For another more geometric approach, similar to polar coordinates, notice that $\max_{1\leq j\leq n}|x_j|=\|x\|_\infty$ is a norm in $\mathbb{R}^n$. It is not difficult to check (via monotone class arguments) that for any norm $\rho$ on $\mathbb{R}^n$ and any nonnegative measurable function $f$ on $\mathbb{R}$ $$ \int_{\mathbb{R}^n}f(\rho(x))\,dx=n \lambda_n(\{x:\rho(x)\leq1\})\int^\infty_0 f(r) r^{n-1}\,dr$$ where $\lambda_n$ is the Lebesgue measure on $\mathbb{R}^n$.
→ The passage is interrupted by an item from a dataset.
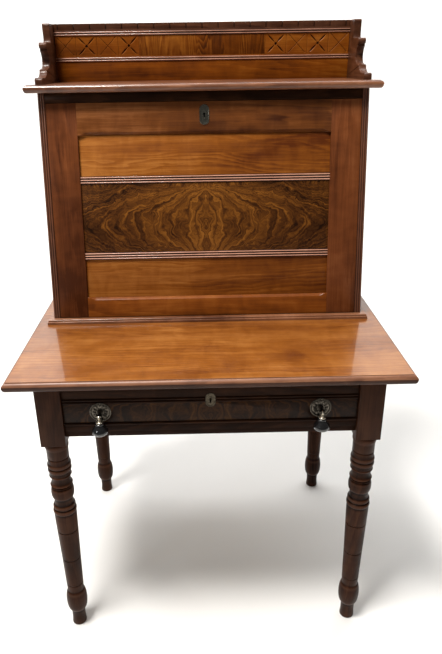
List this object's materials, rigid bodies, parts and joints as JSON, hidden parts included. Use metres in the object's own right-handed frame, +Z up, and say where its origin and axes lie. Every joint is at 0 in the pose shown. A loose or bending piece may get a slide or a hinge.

For the particular norm $\|\,\|_\infty$, the volume of the $\|\;\|_\infty$-unit ball is $2^n$

I have another nice approach (hope you'll agree on that):

From symmetry on the sign:

$$\int_{\mathbb{R}^{n}}e^{-\max\{|x_1|,...,|x_n|\}}= 2^n\int_{\mathbb{R_{+}}^{n}}e^{-\max\{x_1,...,x_n\}}$$

By taking a permutation $0\leq x_1\leq x_2\leq...\leq x_n$, and taking the limit of the growing set $\lim_{k\to\infty}E_k = [0,k]^n$ we get

$$2^n\cdot n! \cdot \int_{\mathbb{R_{+}}^{n}\cap\{x\in\mathbb{R}^n|0\leq x_1\leq...\leq x_n\}}e^{-\max\{x_1,...,x_n\}} \\= 2^nn!\int_{\{0\leq x_1\leq...\leq x_n\}}e^{-x_n} \\= 2^nn!\lim_{k\to\infty} \int_0^k \int_{x_1}^k...\int_{x_{n-1}}^k e^{-x_n}$$

Im going to put $k=\infty$ just to make everything shorter. we get:

$$2^n\cdot n!\int_0^\infty \int_{x_1}^\infty...\int_{x_{n-1}}^\infty e^{-x_n} = 2^n\cdot n! \int_0^\infty e^{-x_1} = 2^nn! $$